A recurrent tension in practice is the balance between antiquarian reconstruction and modern adaptation. Gurukuls that seek to reenact an idealized Vedic student life—early rising, chanting, manual labor—are contrasted with DAV schools that place equal or greater emphasis on English literacy, science, and examination success. This contrast reveals an ongoing internal debate within Arya Samaj circles about priorities: whether purity of Vedic ritual practice or practical modern education should be the movement’s primary focus.

Overseas, Arya Samaj practice adapted to diaspora conditions and became a central organizing force for emigrant communities. In the Caribbean, Fiji, Mauritius, South Africa, and East Africa, Arya Samaj forums provided marriage services, religious instruction, and cultural continuity for indentured and post‑indenture Indian populations. The homa or havan became a marker of communal identity in small immigrant communities, while DAV‑style schooling and Sunday classes helped transmit language and religious values across generations. In these diasporic settings, Arya Samaj institutions also negotiated relationships with colonial and postcolonial legal systems over marriage registration and educational recognition.

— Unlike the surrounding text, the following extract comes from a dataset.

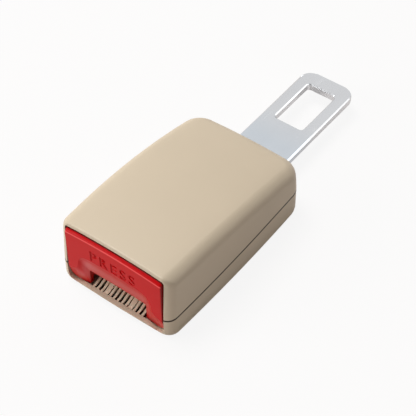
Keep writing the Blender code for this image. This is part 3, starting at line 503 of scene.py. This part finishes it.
def moulded_beige(colour):
    """Satin ABS with a fine eroded grain, painted shade along the parting line and between the
    ribs, and painted light on the rib tops.
    """
    material, paint = new_paint("moulded_beige")
    x, y, z = paint.axes()
    # Painted shade along the parting line, where the shells meet
    seam_shade = 1.0 - (z - parting_level(y, Value.clamped)).size().from_to(*SEAM_SHADE_FADE)
    # Painted shade below the rib tops, and over the whole throat further in
    rib_gap_shade = (RIB_TOP + (y - RIB_START) * RIB_SLOPE - z).from_to(*RIB_SHADE_DEPTH)
    rib_gap_shade = rib_gap_shade.at_least(y.from_to(*THROAT_SHADE_DEPTH))
    mouth = (1.0 - x.size().from_to(*MOUTH_WIDTH)) * y.from_to(*MOUTH_DEPTH)
    mouth = mouth * (1.0 - z.from_to(*MOUTH_LEVEL))
    # The painted shade between the ribs stays in the mouth and above the underside
    groove_shade = mouth * z.from_to(*GROOVE_SHADE_LEVEL) * rib_gap_shade
    # Painted light on the rib tops in the mouth
    rib_top_highlight = mouth * (1.0 - rib_gap_shade) * z.from_to(*RIB_HIGHLIGHT_LEVEL)
    # All the painted shade of the housing
    painted_shade = (seam_shade * 0.95).at_least(groove_shade * 0.93)

    drift = paint.noise(45.0, detail=3.0)
    speck = paint.noise(900.0, detail=3.0)
    base = paint.tones(drift, colour, 0.965, 1.03)
    specked = paint.blend(speck * 0.06, base, shade(colour, 0.8))
    # The rib tops are painted lighter, as light falls on them
    with_rib_highlight = paint.blend(rib_top_highlight, specked, shade(colour, 1.45))
    paint.surface("Base Color", paint.blend(painted_shade, with_rib_highlight, PAINTED_SHADE_BROWN))

    grain = paint.noise(2600.0, roughness=0.6)
    rubbed = paint.noise(28.0, detail=4.0, roughness=0.65).peaks(0.52, 5.0)
    paint.surface("Roughness", 0.47 - rubbed * 0.05 + (grain - 0.5) * 0.10)
    relief = grain * 0.7 + paint.cells(1500.0) * 0.5
    paint.surface("Normal", paint.bump(relief, distance=0.018 * MM, strength=0.55))
    paint.constants(Specular_IOR_Level=0.42, IOR=1.5)
    return material


def pressed_red(colour):
    """Semi-gloss red plastic with fine handling marks, a painted highlight along the face's
    upper edge, painted shade on the strip above it and painted shadow round it.
    """
    material, paint = new_paint("pressed_red")
    x, y, z = paint.axes()
    rise = z - (EDGE_LEVEL - x * x * EDGE_CROWN)
    # Painted highlight along the face's upper edge
    edge = (1.0 - rise.size().from_to(*EDGE_WIDTH)) * (1.0 - y.from_to(*EDGE_DEPTH))
    # Painted shade on the sloping strip above the face's upper edge
    band_shade = y.from_to(*BAND_DEPTH) * rise.from_to(*BAND_RISE)
    # Painted shadow at the rear of the sloping strip, under the rim, and along the button's
    # sides
    gap_shade = y.from_to(*GAP_DEPTH) * z.from_to(*GAP_LEVEL)
    gap_shade = gap_shade.at_least(x.size().from_to(*GAP_WIDTH) * 0.75)
    funnel = y.from_to(*FUNNEL_DEPTH) * (1.0 - z.from_to(*FUNNEL_LEVEL))

    drift = paint.noise(60.0)
    lengthwise = paint.stretched((1.0, 1.0, 9.0))
    hair = paint.noise(260.0, detail=3.0, roughness=0.6, vector=lengthwise).peaks(0.6, 9.0)
    base = paint.tones(drift, colour, 0.94, 1.05)
    marked = paint.blend(hair * 0.05, base, SCUFFED_RED)
    band_shaded = paint.blend(band_shade, marked, BAND_SHADE_RED)
    # The painted highlight goes over the red
    highlighted = paint.blend(edge * 0.85, band_shaded, HIGHLIGHT_RED)
    # The painted shadow in the clearance goes over the rest
    paint.surface("Base Color", paint.blend(gap_shade * 0.85, highlighted, GAP_SHADE_RED))

    grain = paint.noise(1900.0)
    paint.surface("Roughness", 0.30 + hair * 0.06 + (grain - 0.5) * 0.06)
    paint.surface("Normal", paint.bump(grain, distance=0.008 * MM, strength=0.4))
    paint.surface("Coat Weight", funnel * 0.8)
    paint.constants(Specular_IOR_Level=0.11, Coat_Roughness=0.3)
    return material


def bright_plating(colour):
    """Nickel-plated steel with faint long lines of the rolled strip, bluer near the housing."""
    material, paint = new_paint("bright_plating")
    near_housing = 1.0 - paint.axes()[1].from_to(*BLUE_END)
    rolling = paint.stretched((1.0, 0.04, 1.0))
    rolled = paint.noise(900.0, detail=3.0, roughness=0.6, vector=rolling)
    rubbing = paint.stretched((0.5, 0.12, 1.0))
    scuff = paint.noise(320.0, detail=4.0, roughness=0.7, vector=rubbing).peaks(0.62, 12.0)
    cloud = paint.noise(70.0, detail=3.0)
    base = paint.tones(cloud, colour, 0.95, 1.04)
    tinted = paint.blend(near_housing * 0.6, base, BLUE_NICKEL)
    paint.surface("Base Color", paint.blend(scuff * 0.12, tinted, shade(colour, 0.8)))
    worn = 0.20 + (rolled - 0.5) * 0.08 + cloud * 0.06 + scuff * 0.1
    paint.surface("Roughness", worn)
    paint.surface("Normal", paint.bump(rolled, distance=0.006 * MM, strength=0.35))
    paint.constants(Metallic=1.0)
    return material


def zinc_plating(colour):
    """Dull zinc on stamped steel, with its small crystal spangle."""
    material, paint = new_paint("zinc_plating")
    spangle = paint.cells(420.0)
    cloud = paint.noise(150.0, detail=3.0)
    base = paint.tones(spangle * 0.8, colour, 1.06, 0.82)
    paint.surface("Base Color", paint.blend(cloud * 0.25, base, YELLOW_ZINC))
    paint.surface("Roughness", 0.34 + spangle * 0.12 + (cloud - 0.5) * 0.1)
    relief = paint.noise(1400.0)
    paint.surface("Normal", paint.bump(relief, distance=0.012 * MM, strength=0.4))
    paint.constants(Metallic=1.0)
    return material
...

In short, Arya Samaj’s ritual life is distinctive for its Vedic emphasis, its institutional commitment to education and social reform, and its programmatic rejection of idol worship. Practices vary considerably by region and historical moment, but they remain anchored by a shared repertory—Vedic recitation, public havan, life‑cycle rites performed before fire, and a robust culture of public lecture and debate—that keeps the movement a living, adaptive tradition. Adherents continue to frame these practices as a retrieval and renewal of Vedic religion adapted to modern social and ethical concerns, while critics and other religious communities contest aspects of Arya Samaj practice and outreach in ways that have shaped its public history.